Another key to success, according to Adrian Tan, the head of WeWork Labs Southeast Asia, lies in building communities and connections. WeWork Labs acts as a startup incubator for WeWork, whose core business is shared work spaces.

Mr Tan shared his own personal story about how building a community has helped him.

"In Singapore, there was a thing called Hackerspace where geeks and coders hang out. I started going there and finding out what coders are like. I managed to persuade two engineers to join my team and I formed my very first startup," he said.

"We also joined Joyful Frog Digital Innovation," a space in Singapore where "all the startups hung out", he added. "Community is what sparks innovation."

His experience has taught him that team building is crucial for startup success. "If you find an idea that's big enough, and build a team that's great enough, I think the unicorn will become less of a myth," he said.

WeWork Labs has been focusing on this concept of community, Mr Tan said, by matching startups across the globe together so that they can cooperate. "Many startups are fighting to solve the same problems, but if we can connect them, there's something magical and powerful in there," he said.

Within a year, WeWork Labs has been able to expand to 16 locations and support over 3,000 members, according to Mr Tan. It launched its first location in Southeast Asia last year in Singapore.

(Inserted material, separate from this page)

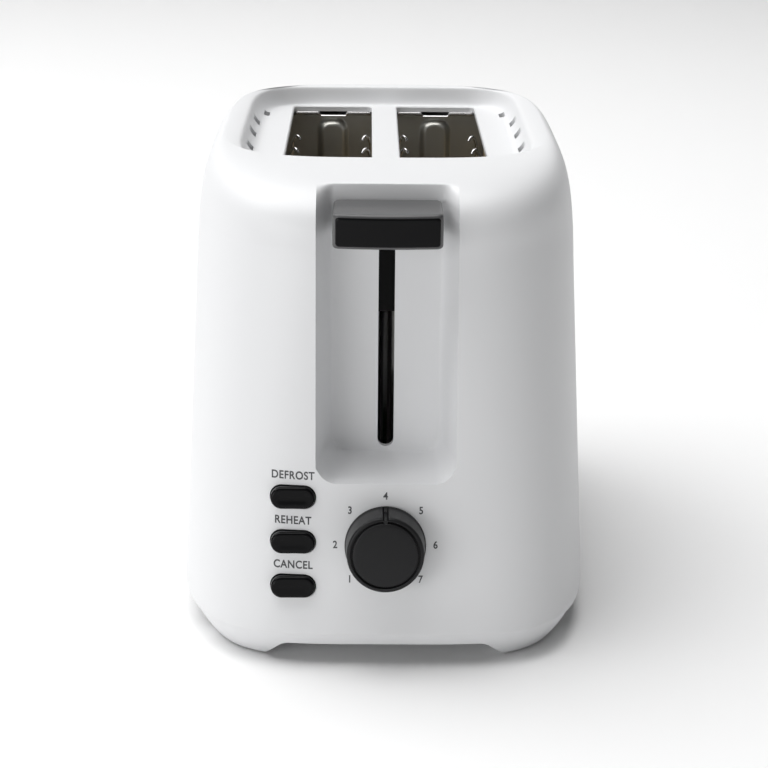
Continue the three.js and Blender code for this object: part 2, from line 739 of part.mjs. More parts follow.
function leverKnob() {
  const half = KNOB_WIDTH / 2;
  const bow = 1.6;
  const outline = new THREE.Shape();
  outline.moveTo(half, KNOB_REAR);
  outline.lineTo(-half, KNOB_REAR);
  outline.lineTo(-half, KNOB_FRONT + bow);
  outline.quadraticCurveTo(0, KNOB_FRONT - bow, half, KNOB_FRONT + bow);
  const geometry = new THREE.ExtrudeGeometry(outline, {
    depth: KNOB_HEIGHT,
    bevelEnabled: false,
    curveSegments: 10,
  });
  geometry.translate(0, 0, KNOB_BOTTOM);
  const socket = block(
    [-ARM_WIDTH / 2 - PIECE_GAP, KNOB_REAR - 14 - PIECE_GAP, ARM_BOTTOM - PIECE_GAP],
    [ARM_WIDTH / 2 + PIECE_GAP, KNOB_REAR + 1, ARM_TOP + PIECE_GAP],
  );
  return toSolid(geometry).subtract(socket);
}

class Helix extends THREE.Curve {
  constructor(radius, low, high, turns) {
    super();
    Object.assign(this, { radius, low, high, turns });
  }

  getPoint(share, target = new THREE.Vector3()) {
    const turn = 2 * Math.PI * this.turns * share;
    const z = this.low + (this.high - this.low) * share;
    return target.set(this.radius * Math.cos(turn), this.radius * Math.sin(turn), z);
  }
}

function liftSpring() {
  const low = ARMATURE_Z + 2 + SPRING_WIRE + PIECE_GAP;
  const high = LINER_TOP - 4 - SPRING_WIRE - PIECE_GAP;
  const section = new THREE.Shape();
  section.absarc(0, 0, SPRING_WIRE, 0, 2 * Math.PI, false);
  const geometry = new THREE.ExtrudeGeometry(section, {
    steps: SPRING_TURNS * 10,
    curveSegments: 3,
    bevelEnabled: false,
    extrudePath: new Helix(SPRING_RADIUS - SPRING_WIRE, low, high, SPRING_TURNS),
  });
  geometry.translate(SPRING_X, ROD_Y, 0);
  return toGeometry(toSolid(geometry));
}

function guideRod() {
  return post(ROD_RADIUS, CHASSIS_FOOT, LINER_TOP + 3, 0, ROD_Y);
}

// ---- Latch magnet and electronics -----------------------------------------------------------
const MAGNET_TOP = ARMATURE_Z - LEVER_TRAVEL - 0.7;
const MAGNET_Y = ROD_Y;

function magnetCore() {
  const y = [MAGNET_Y - 4, MAGNET_Y + 4];
  const left = MAGNET_X - MAGNET_HALF;
  const right = MAGNET_X + MAGNET_HALF;
  return join([
    block([left, y[0], CHASSIS_FOOT], [right, y[1], CHASSIS_FOOT + 4]),
    block([left, y[0], CHASSIS_FOOT], [left + 3, y[1], MAGNET_TOP]),
    block([right - 3, y[0], CHASSIS_FOOT], [right, y[1], MAGNET_TOP]),
    block([MAGNET_X - 1.8, y[0] + 1.5, CHASSIS_FOOT], [MAGNET_X + 1.8, y[1] - 1.5, MAGNET_TOP]),
  ]);
}

function magnetCoil() {
  const low = CHASSIS_FOOT + 4 + PIECE_GAP;
  const high = MAGNET_TOP - 2;
  const reach = MAGNET_HALF - 3 - PIECE_GAP;
  const outside = block([MAGNET_X - reach, MAGNET_Y - 5, low], [MAGNET_X + reach, MAGNET_Y + 5, high]);
  const hole = block(
    [MAGNET_X - 1.8 - PIECE_GAP, MAGNET_Y - 2.5 - PIECE_GAP, low - 1],
    [MAGNET_X + 1.8 + PIECE_GAP, MAGNET_Y + 2.5 + PIECE_GAP, high + 1],
  );
  return outside.subtract(hole);
}

function controlBoard() {
  const top = Math.min(CHANNEL_BOTTOM - SKIN - 3, BUTTON_LOW_Z + 2 * BUTTON_PITCH + 2) - DIAL_Z;
  return blockGeometry([BUTTON_X - 14, BOARD_DEPTH, BUTTON_LOW_Z - 8 - DIAL_Z], [20, BOARD_DEPTH + 1.6, top]);
}

function browningPot() {
  const half = POT_SIDE / 2;
  const front = FACE_INNER + PIECE_GAP;
  return blockGeometry([-half, front, -half], [half, front + POT_DEPTH, half]);
}

function terminalBlock() {
  const body = block([-50, ROD_Y - 8, CHASSIS_FOOT], [-34, ROD_Y + 6, CHASSIS_FOOT + 16]);
  const wells = [-46, -38].map((x) => post(2.4, CHASSIS_FOOT + 8, CHASSIS_FOOT + 20, x, ROD_Y - 1, 12));
  return body.subtract(join(wells));
}

// ---- Controls, in the frame of the leaning front face ---------------------------------------
const DIAL_FACE = -0.6;

// Turned about local Y: [radius, distance out of the face].
function turned(outline, sides) {
  const points = outline.map(([radius, out]) => new THREE.Vector2(radius, out));
  const geometry = new THREE.LatheGeometry(points, sides);
  geometry.rotateX(Math.PI);
  return toSolid(geometry);
}

function dialKnob() {
  const start = -DIAL_FACE;
  const end = start + DIAL_LENGTH;
  const body = turned([
    [0, start],
    [DIAL_RADIUS, start],
    [DIAL_RADIUS, start + DIAL_BASE - 0.6],
    [DIAL_RADIUS - 0.6, start + DIAL_BASE],
    [DIAL_CAP_RADIUS, start + DIAL_BASE],
    [DIAL_CAP_RADIUS - 0.3, end - 0.8],
    [DIAL_CAP_RADIUS - 1.1, end],
    [0, end],
  ], 40);
  const bore = rodAlongY(SHAFT_RADIUS + PIECE_GAP, DIAL_FACE - DIAL_LENGTH + 3.5, 1, 0, 0);
  const seat = rodAlongY(DIAL_INSERT_RADIUS + PIECE_GAP, -end - 1, -end + 1.2, 0, 0, 40);
  const notch = block([-0.8, -end - 1, DIAL_CAP_RADIUS - 2.2], [0.8, -start - DIAL_BASE + 0.8, DIAL_RADIUS + 1]);
  return body.subtract(join([bore, seat, notch]));
}

function dialInsert() {
  const end = -DIAL_FACE + DIAL_LENGTH;
  const low = end - 1.2 + PIECE_GAP;
  return turned([
    [0, low],
    [DIAL_INSERT_RADIUS, low],
    [DIAL_INSERT_RADIUS, end - 0.2],
    [DIAL_INSERT_RADIUS - 0.6, end + 0.4],
    [0, end + 0.6],
  ], 40);
}

function dialShaft() {
  const tip = DIAL_FACE - DIAL_LENGTH + 3.5 + PIECE_GAP;
  return rodAlongY(SHAFT_RADIUS, tip, FACE_INNER, 0, 0);
}

function switchFront(x, z) {
  return BOARD_DEPTH - (faceDepth(x, z) - faceDepth(0, z)) * Math.cos(LEAN) - PIECE_GAP - SWITCH_DEPTH;
}

function button(z) {
  const stemEnd = switchFront(BUTTON_X, z) - BUTTON_TRAVEL - PIECE_GAP;
  const cap = toSolid(stadium(BUTTON_WIDTH, BUTTON_HEIGHT, -BUTTON_PROUD, SKIN + 2));
  const flange = block(
    [-BUTTON_HEIGHT / 2, SKIN + 1.4, -BUTTON_HEIGHT / 2 - 1.5],
    [BUTTON_HEIGHT / 2, SKIN + 2.6, BUTTON_HEIGHT / 2 + 1.5],
  );
  const stem = rodAlongY(2, SKIN + 1, stemEnd, 0, 0, 16);
  return join([cap, flange, stem]);
}

function tactSwitch(z) {
  const half = SWITCH_SIDE / 2;
  const front = switchFront(BUTTON_X, z);
  return blockGeometry([-half, front, -half], [half, front + SWITCH_DEPTH, half]);
}

// ---- Cord gland -----------------------------------------------------------------------------
function cordGland() {
  const level = wallLevel(GLAND_Z, 0);
  const share = (GLAND_X / level.halfWidth) ** level.power;
  const middle = (level.front + level.rear) / 2;
  const wall = middle + ((level.rear - level.front) / 2) * (1 - share) ** (1 / level.power);
  const flangeFront = wall + 4.2;
  const outline = [
    [2.6, 10],
    [GLAND_RADIUS - 1.5, 10],
    [GLAND_RADIUS - 1.5, flangeFront - wall + 15],
    [GLAND_RADIUS, flangeFront - wall + 15],
    [GLAND_RADIUS - 0.8, flangeFront - wall + 17],
    [2.6, flangeFront - wall + 17],
    [2.6, 10],
  ];
  const points = outline.map(([radius, along]) => new THREE.Vector2(radius, along));
  const geometry = new THREE.LatheGeometry(points, 20);
  geometry.translate(GLAND_X, wall - 18, GLAND_Z);
  return toGeometry(toSolid(geometry));
}

// ---- Assembly -------------------------------------------------------------------------------
const toaster = new THREE.Group();

function place(name, shape, material, frame = new THREE.Matrix4()) {
  const geometry = shape.isBufferGeometry ? shape : toGeometry(shape);
  const mesh = new THREE.Mesh(geometry, material);
  mesh.name = name;
  frame.decompose(mesh.position, mesh.quaternion, mesh.scale);
  toaster.add(mesh);
}

function at(x, y, z) {
  return new THREE.Matrix4().makeTranslation(x, y, z);
}

place('outer_housing', outerHousing(), WHITE);
place('base_tray', baseTray(), WHITE);
for (const [sideX, sideY] of CORNERS) {
  const corner = `${sideY < 0 ? 'front' : 'rear'}_${sideX < 0 ? 'left' : 'right'}`;
  place(`foot_pad_${corner}`, footPad(), RUBBER, at(sideX * FOOT_X, sideY * FOOT_Y, 0));
  const neck = ARCH_HEIGHT - PIECE_GAP;
  place(`base_screw_${corner}`, baseScrew(), STEEL, at(sideX * SCREW_X, sideY * SCREW_Y, neck));
}
place('crumb_tray', crumbTray(), STEEL);
place('crumb_tray_handle', crumbTrayHandle(), WHITE);
place('front_plate', frontPlate(), STEEL);
place('rear_plate', rearPlate(), STEEL);
place('left_reflector', reflector(-1), STEEL);
place('right_reflector', reflector(1), STEEL);

const OUTER_HEATER = SLOT_OUTER + HEATER_OFFSET;
for (const [name, x] of [['left', -OUTER_HEATER], ['centre', 0], ['right', OUTER_HEATER]]) {
  place(`mica_card_${name}`, micaCard(x), MICA);
  place(`heater_ribbon_${name}`, heaterRibbon(x), NICHROME);
}
for (const [name, side] of [['left', -1], ['right', 1]]) {
  const reach = SLOT_WIDTH / 2 - GUARD_EDGE;
  place(`bread_guard_${name}_outer`, breadGuard(side * (SLOT_CENTRE + reach)), CHROME);
  place(`bread_guard_${name}_inner`, breadGuard(side * (SLOT_CENTRE - reach)), CHROME);
  place(`bread_lift_${name}`, breadLift(side), STEEL);
}
place('carriage_bracket', carriageBracket(), STEEL);
place('carriage_slider', carriageSlider(), BLACK);
place('armature_plate', armaturePlate(), STEEL);
place('lever_arm', leverArm(), BLACK);
place('lever_knob', leverKnob(), GLOSS_BLACK);
place('guide_rod', guideRod(), CHROME);
place('lift_spring', liftSpring(), STEEL);
place('magnet_core', magnetCore(), STEEL);
place('magnet_coil', magnetCoil(), COPPER);
place('terminal_block', terminalBlock(), BLACK);
place('control_board', controlBoard(), BOARD, faceFrame(0, DIAL_Z));
place('browning_pot', browningPot(), BLACK, faceFrame(0, DIAL_Z));
place('dial_shaft', dialShaft(), STEEL, faceFrame(0, DIAL_Z));
place('dial_knob', dialKnob(), BLACK, faceFrame(0, DIAL_Z));
place('dial_insert', dialInsert(), BLACK, faceFrame(0, DIAL_Z));
['cancel', 'reheat', 'defrost'].forEach((name, count) => {
  const z = BUTTON_LOW_Z + BUTTON_PITCH * count;
  place(`${name}_button`, button(z), GLOSS_BLACK, faceFrame(BUTTON_X, z));
  place(`${name}_switch`, tactSwitch(z), BLACK, faceFrame(BUTTON_X, z));
});
place('cord_gland', cordGland(), BLACK);

// The origin is at the bottom centre of the whole toaster's box.
const box = new THREE.Box3().setFromObject(toaster, true);
toaster.position.set(-(box.min.x + box.max.x) / 2, -(box.min.y + box.max.y) / 2, -box.min.z);
toaster.updateMatrixWorld(true);

export default toaster;
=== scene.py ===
"""A two-slice pop-up toaster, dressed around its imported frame.

Shapes are worked out in millimetres about the middle of the housing and placed in metres in the frame.
-Y is the lever end, +X is to the right of someone who faces it, and Z is up from the worktop.
"""
import logging
import math
from dataclasses import dataclass
from enum import Enum
from typing import Sequence

import bmesh
import bpy
import numpy as np
from mathutils import Euler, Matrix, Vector


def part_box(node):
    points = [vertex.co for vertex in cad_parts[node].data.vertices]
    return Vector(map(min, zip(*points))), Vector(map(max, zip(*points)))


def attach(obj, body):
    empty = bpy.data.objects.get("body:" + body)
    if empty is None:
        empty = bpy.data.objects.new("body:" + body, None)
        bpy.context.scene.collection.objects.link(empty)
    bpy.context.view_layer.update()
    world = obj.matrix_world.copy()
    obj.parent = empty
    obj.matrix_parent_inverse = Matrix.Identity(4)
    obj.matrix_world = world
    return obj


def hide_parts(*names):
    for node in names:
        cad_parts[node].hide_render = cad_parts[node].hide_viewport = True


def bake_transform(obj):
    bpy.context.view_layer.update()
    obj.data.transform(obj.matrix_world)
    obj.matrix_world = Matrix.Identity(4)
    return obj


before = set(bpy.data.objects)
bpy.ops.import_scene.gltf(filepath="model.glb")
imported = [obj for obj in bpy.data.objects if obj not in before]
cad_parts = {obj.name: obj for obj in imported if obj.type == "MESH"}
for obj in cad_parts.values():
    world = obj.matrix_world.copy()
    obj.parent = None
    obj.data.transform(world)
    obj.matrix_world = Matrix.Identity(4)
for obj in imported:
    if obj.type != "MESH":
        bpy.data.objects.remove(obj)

LOG = logging.getLogger("toaster")
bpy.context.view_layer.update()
MM = 0.001
SHELL_LOW, SHELL_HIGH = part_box("outer_housing")
MIDDLE_Y = (SHELL_LOW[1] + SHELL_HIGH[1]) / 2 / MM
TOP_Z = SHELL_HIGH[2] / MM
SEAM_Z = 13.0


class Slot(Enum):
    """Material slot names; no piece takes its finish from them."""

    SHELL = "white_shell"
    BLACK = "black_moulding"
    GLOSS = "gloss_black"
    STEEL = "steel"
    CHROME = "chrome_wire"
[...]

The strength of WeWork Labs lies in the fact that it has "been able to take the concept of a local community and scale it worldwide", Mr Tan explained. For example, WeWork Labs also provides a global mentorship network that provides one-on-one startup mentoring for members.

He also announced a new foodtech startup incubator called Space-F in Thailand, to be located at Mahidol University, as part of WeWork Labs. Mr Tan said it was a good sign that so many people in Thailand are interested in building startups.

"Who knows? Maybe one day, they'll build the Alibaba of Bangkok," he said.